Different light, different LED but similar size.My Thrunite Catapult mini is about 1100 lumens on turbo. Unfortunately they have a 70 Second (claimed 80sec.)Step down.
The light never gets hot so I keep stepping it up time after time again. The switch probably will be worn out before the year’s out!
I tried to convince Thrunite to have a thermal step down instead. Set at 65C like this Manker torch.
Thrunite liked my beam shots and asked permission to use them for promotional purposes. I gave them permission, but whether they use them or not is another story.
One thing I noticed about so many of these lights the last year or two, is the specs are so overblown and then when many of the great reviewers we have test them, they’re several thousand lumens lower!

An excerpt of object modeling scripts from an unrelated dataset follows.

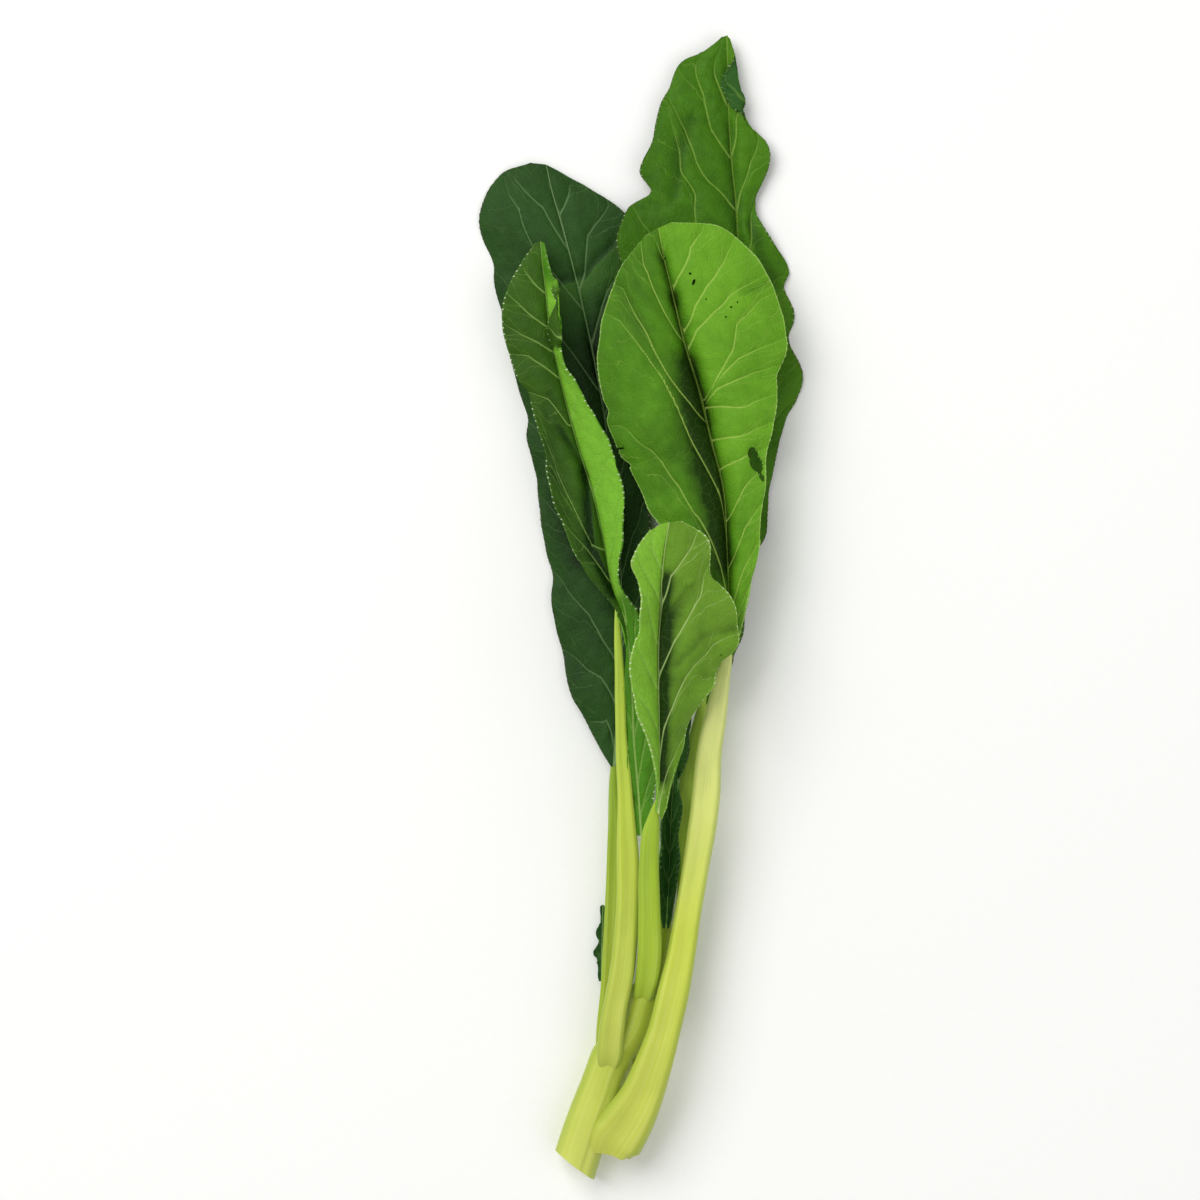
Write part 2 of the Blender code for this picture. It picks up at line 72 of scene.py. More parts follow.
# Leaf stalks, from the stem to the blade: X, Y and height of the middle, and the width.
STALKS = {
    "a": [
        (-10.6, -134, 9.8, 5),
        (-10.1, -131.2, 11.2, 6.8),
        (-9.5, -124, 12.3, 7.3),
        (-8.5, -116.5, 12.5, 7.2),
        (-6.4, -105.5, 12.5, 7.3),
        (-4.9, -89.5, 12.5, 6.8),
        (-4.7, -73, 12.5, 6.6),
        (-5, -65, 12.4, 5.8),
        (-5.5, -53.5, 12.3, 4.5),
        (-6.5, -39, 12.2, 3.5),
        (-7, -20.5, 12.3, 2.9),
        (-7.7, -6, 12.4, 2),
    ],
    "b": [
        (-0.9, -114.8, 8, 5.2),
        (-0.3, -112.6, 10, 6.2),
        (0.5, -109.4, 12, 6.7),
        (1.5, -101.5, 15, 7),
        (1.5, -89.5, 18, 6.4),
        (1.35, -73, 22, 5.8),
        (1.8, -65, 24, 5),
        (3, -58.4, 25.6, 2.6),
    ],
    "c": [
        (-10.4, -158.2, 8.4, 13.6),
        (-8.8, -154.9, 9.4, 16.6),
        (-6.3, -151.3, 10.2, 15.9),
        (-3.8, -147.4, 11.2, 14.6),
        (-1.2, -142.5, 12.2, 12.8),
        (2.3, -133.5, 13.5, 11),
        (5.5, -123.5, 14, 9.6),
        (8, -113.5, 14, 9.3),
        (10.5, -101.5, 14, 8.3),
        (12.5, -89.5, 14, 7.8),
        (14.6, -77, 14.5, 7.8),
        (18, -53.5, 15.5, 8),
        (18.7, -42.5, 16, 7.5),
        (20.6, -31.5, 16.2, 6.2),
        (22.6, -20.5, 16, 4.4),
        (24.1, -14.3, 15.7, 2.6),
    ],
    "d": [
        (-11.5, -134.5, 5, 5),
        (-11.2, -125.5, 5, 5.4),
        (-10, -109.5, 5, 5.2),
        (-9.5, -97.5, 5, 4.9),
        (-9, -81, 5, 4.3),
        (-8.6, -65, 5.2, 3.8),
        (-8.7, -46.8, 5, 2),
    ],
    "e": [
        (-5, -133, 5, 5),
        (1.5, -126, 4.6, 5.4),
        (7, -114, 4.5, 5.2),
        (10.5, -98, 4.5, 4.8),
        (12, -79, 4.5, 4.3),
        (12.4, -57.5, 5, 5.8),
        (14.4, -42.5, 5.5, 4.8),
        (17.2, -29, 6, 3.4),
    ],
}
STALK_DEPTH = 0.72  # height of a stalk's section as a share of its width
STALK_RIBS = (0.022, 13)  # height and number
GROOVE = 0.16  # depth of the channel along the upper side, as a share of the width

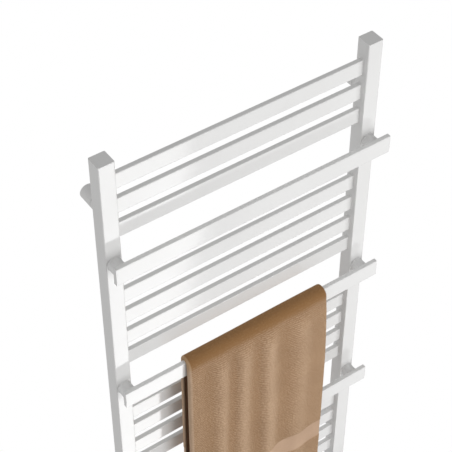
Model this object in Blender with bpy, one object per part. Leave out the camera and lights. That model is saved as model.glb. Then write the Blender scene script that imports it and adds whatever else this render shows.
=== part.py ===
"""A wall-hung electric towel warmer, with one towel folded double over its middle hanger rail.

Two square collectors are joined by flat crossbars in four groups. Three hanger rails stand in front
of the gaps between the groups, on round spacers. Four supports hold the rack off the wall: a pin
behind each collector slides in a wall cup and is clamped there by a set screw. A heating element
screws into the foot of the right collector, with its control head below it.

Metres. X runs to the right, Y towards the wall and Z up. The origin lies on the wall's surface, at
the middle of the four supports.
"""

import math

import bmesh
import bpy
from mathutils import Matrix, Vector

# Clearances. CUT_REACH is how many wall thicknesses a cutter spans, so that it passes right through.
FIT_GAP = 0.0003
CUT_REACH = 3
SUPPORT_SEAM = 0.0005
PIN_END_GAP = 0.0015

# Rack
RACK_WIDTH = 0.550
ROW_PITCH = 0.0523
BAR_GROUPS = (3, 4, 4, 4)
EMPTY_ROWS = 2
SUPPORT_INSET_ROWS = 1
END_MARGIN = 0.0374

# Collectors, which are square tubes
POST_SIDE = 0.030
POST_WALL = 0.0015
POST_EDGE = 0.0020

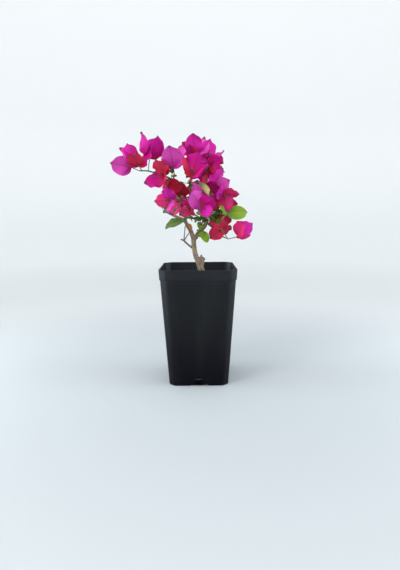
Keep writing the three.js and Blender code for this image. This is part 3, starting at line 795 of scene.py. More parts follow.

I forget the light manufacturer, it was rated at 17,000 lumens and to reviewers tested it around 12,000. These exaggerations are much worse than they were 5 or 10 years ago. Those are like a bigger version of this light. Because those are short bursts before they step down and the batteries no way cam maintain that high output especially on a single 21700 battery.
Yes I’m long-winded.
But I would rather have and I’m grateful to have a light like my x65 mini. Sure It can get very hot but I can use it on turbo, which is 10,000 lumens anywhere from 2, to 7 Minutes depending on the time of year. That’s much more beneficial to me than a light that will blast 20k, 30K lumens for 30 seconds.
While im not okay with shady and misleading advertising, its here to stay. Lumens sell, candela figures sell. There are ‘more’ honest companies like Fenix, Nitecore, Olight, etc. Who actually test their lights exhaustively and post what I call real specs. Most of the lights I test are within 10% of the advertised output, but some aren’t. The main areas of concern for me as an evaluator are the thermal regulation, runtime, sustainability, driver performance/efficiency, the charging system (termination voltage, charge current), LVP, those things that make a light more user friendly and reliable/safe. Generally, this has improved across the board in the last 4 years, but I can’t help but see a plateau looming.
Now that I think about it. Most of my lights are named Brands so the false lumen ratings do not apply. That’s why I haven’t bought any of those other off brands.
And the modified lights that I have that aren’t Supbeam/ Acebeam,Fenix ,Olight, Thrunite have been tested and modified by people on BLF… numbers that I trust and if they’re off it’s not by much compared to the over-inflated numbers that were already mentioned.
Its the cheaper brands that usually post the fake ratings. Astrolux, Mateminco, Sofirn, Wurkkos, Trustfire, Nightwatch, Haikelite, amd even some.pricier brands like Imalent and Fireflies and Skilhunt the worst offenders I’ve comes across. The Haikelite HT90 I tested was down 10,000 Lumens from advertised, and the Mateminco MT-911 was down 3100 Lumens from spec, the LT40 was down 3200 Lumens as well. The NS14 from Nightwatch was down over 10,000 Lumens and the NI03S was also down 5000 Lumens. See a trend? These lights are probably un tested or at least not thoroughly tested, and some don’t even have runtime specs and forget ANSI. If you want reliable, real specs, just spend the extra money for a betteroew reputable brand.